I believe line selection is of secondary importance to balance and the ability to turn quickly. But for starters, work on turning around a mogul (through the trough), and landing on the top (flatspot) of the next mogul to keep your speed in check. Kinda like jumping down a flight of stairs, one step at a time. 

Practice, practice, practice and have fun!!!

 

 

 
post #16 of 16

The "quick jump turn" should have its place in the toolbox, but it's not my go-to turn in the bumps or anyplace else. I agree that I tend to find retractions very useful in the bumps.

 

Regarding the tapping drill: if the tip wants to pop up, or if you have a hard time picking the tail up, your fore-aft balance is biased toward aft.

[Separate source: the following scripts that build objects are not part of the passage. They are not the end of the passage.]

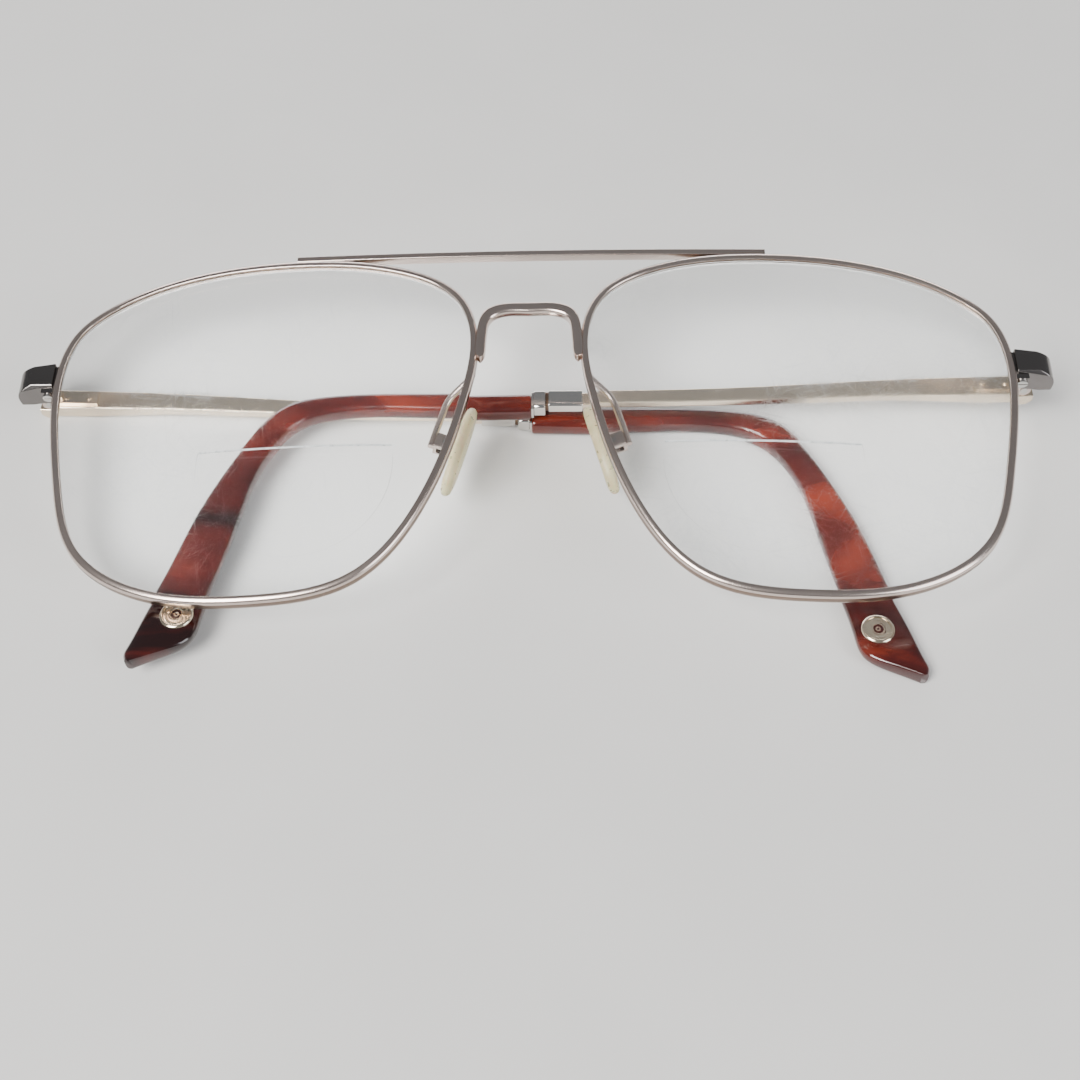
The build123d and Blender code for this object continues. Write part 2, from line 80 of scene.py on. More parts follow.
SEGMENT_PROUD = 0.01
SEGMENT_STEP = 0.27
LEDGE_SECTION = [(-0.02, -0.25), (0.14, -0.25), (0.14, 0.01), (0.10, 0.03), (-0.02, 0.03)]

# Brow bar
BAR_HALF_LENGTH = 32.2
BAR_BOTTOM = 15.5
BAR_TOP = 16.4
BAR_DEPTH = 1.4
BAR_FRONT = -0.6
BAR_BOW = 0.6
BAR_ROUND = 0.16

# Bridge: its outer and inner edges, from the middle to a foot
BRIDGE_OUTER = [(0, 7.2), (3.9, 7.05), (5.9, 6.1), (6.8, 4.0), (7.1, 1.5), (7.22, -0.5),
                (7.0, -1.35), (6.52, -1.75)]
BRIDGE_INNER = [(0, 5.5), (3.7, 5.35), (5.1, 4.5), (5.6, 2.6), (5.7, 1.0), (5.78, -0.6),
                (6.0, -1.4), (6.48, -1.78)]
BRIDGE_BACK = -1.4
BRIDGE_FRONT = 0.1
BRIDGE_ROUND = 0.5

# End pieces: the plan's outer wall, and the planes (place, normal) that cut the block to a wedge
END_PIECE_INNER = 64.7
END_PIECE_FRONT = -4.28
END_PIECE_BACK = -8.2
END_PIECE_BOTTOM = -2.8
END_PIECE_TOP = 1.3
END_PIECE_WALL = [(67.6, END_PIECE_FRONT), (69.2, -5.1), (69.95, -6.8), (69.9, END_PIECE_BACK)]
END_PIECE_CUTS = [
    ((END_PIECE_INNER, END_PIECE_TOP, 0), (0.155, 0.988, 0)),
    ((END_PIECE_INNER, -2.3, 0), (-0.139, -0.99, 0)),
    ((67, -2.15, END_PIECE_FRONT), (0, -0.7071, 0.7071)),
]

# Nose pads: the profile is pairs of share of the outline and height, 1 at the pad's faces
PAD_CENTRE = (9.4, -12.4, -6.4)
PAD_DOWN = (0.26, -0.96, 0.0)
PAD_SPLAY = radians(10.0)
PAD_LENGTH = 13.4
PAD_WIDTH = 7.0
PAD_THICKNESS = 1.6
PAD_PROFILE = [(0.12, -0.72), (0.4, -0.8), (0.65, -0.92), (0.82, -0.98), (0.93, -0.8),
               (0.985, -0.4), (1.0, 0.0), (0.985, 0.45), (0.93, 0.8), (0.82, 0.97), (0.5, 1.0),
               (0.12, 1.0)]

# Arms
ARM_END = -1.6
ARM_TOP = [(ARM_END, 1.75), (0.0, 1.7), (16.0, 1.27), (30.0, 0.46), (38.0, 0.0), (66.0, -0.5)]
ARM_BOTTOM = [(ARM_END, -1.55), (0.0, -1.6), (16.0, -1.7), (30.0, -2.15), (38.0, -2.4),
              (66.0, -2.7)]
ARM_INNER = -1.1
ARM_OUTER = [(ARM_END, -2.3), (-0.9, -2.95), (0.0, -3.0), (5.0, -3.0), (18.0, -2.3), (66.0, -2.3)]
ARM_ROUND = 0.22
COLLAR_BLOCK = (60.0, 64.7, -3.0, -0.1, -2.6, -0.8)
COLLAR_GROOVE = (64.72, 65.08, -2.85, -0.3, -2.45, -0.95)
COLLAR_RING = (65.1, 66.7, -3.5, -0.35, -2.75, -0.6)
COLLAR_ROUND = 0.45
COLLAR_EDGE = 0.12
CORE_LINE = [(60.0, -1.6), (70.0, -2.3), (94.0, -2.85), (99.5, -4.9), (102.8, -9.0),
             (106.0, -19.0), (109.3, -31.0)]
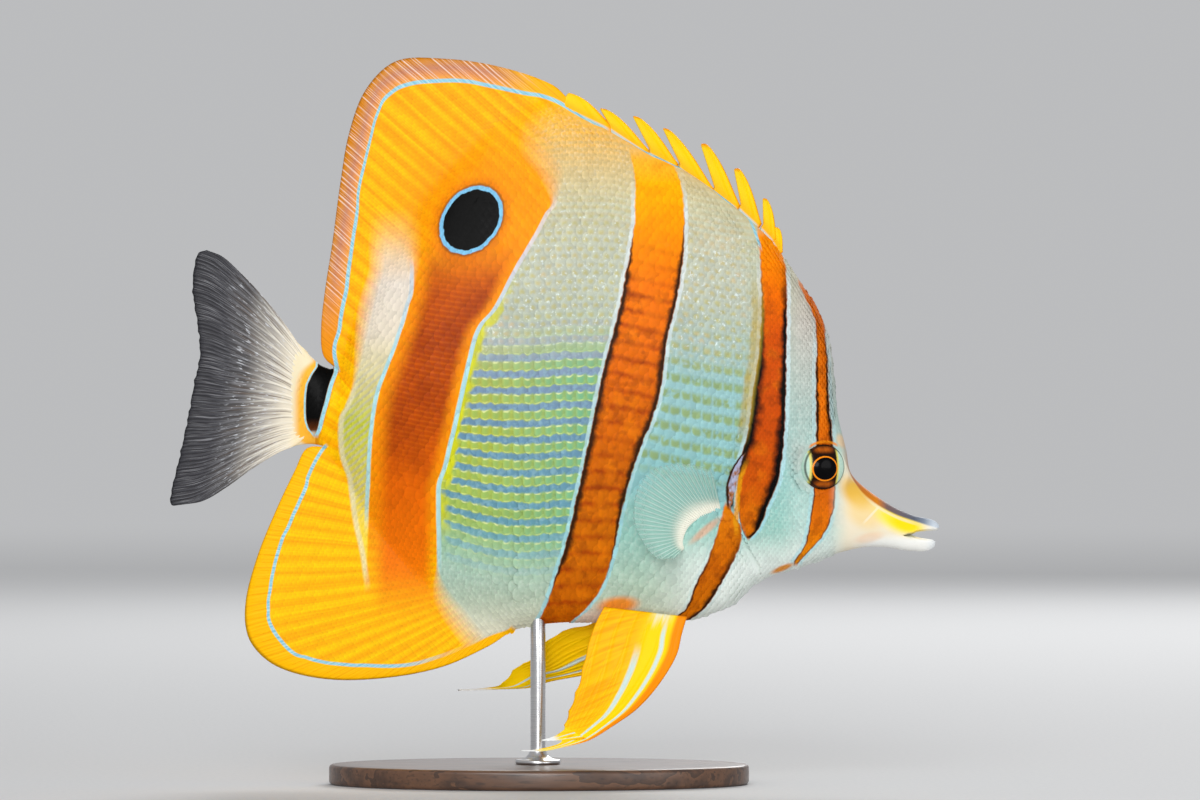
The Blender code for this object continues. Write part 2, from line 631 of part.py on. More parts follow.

Move over your feet by flexing your ankles to move your knees and hips forward, and you'll be able to pick up the tail.

 

To make positive, offensive (rather than defensive) turns either in the bumps or in a narrow corridor, you need to be balanced, and you need to release so that your tips can drop down the hill, rather than having to push your tails up the hill or out to the side.

 

When you are learning bumps, you want to manage your line, your balance and your edging so that you are not, in fact, going very fast. If you are balanced well and releasing down the hill, you will often feel as if you don't really have to turn that quickly, because your skis haven't gotten ahead of you and your turns don't require any extra movements. If you are pushing your tails around to put on the brakes for every turn, you will always feel as if the turns are coming fast and furious, often because you're actually behind your feet and because you have to put on the brakes from the previous turn before you start the next one.

 

Once you can ski 'em slow and easy, taking advantage of the shapes and gravity, and turning with as little effort as possible, you can apply the same fundamentals and increase the rate and intensity, still without doing any jumping. The zipper definitely has a lot of pivot and schmear, but hopping off an edge set is just too brutal for me!

 

And yes, I've skied MJ. Many times. Nothing like Outhouse on a cold April morning after it was the most wonderful corn yesterday afternoon.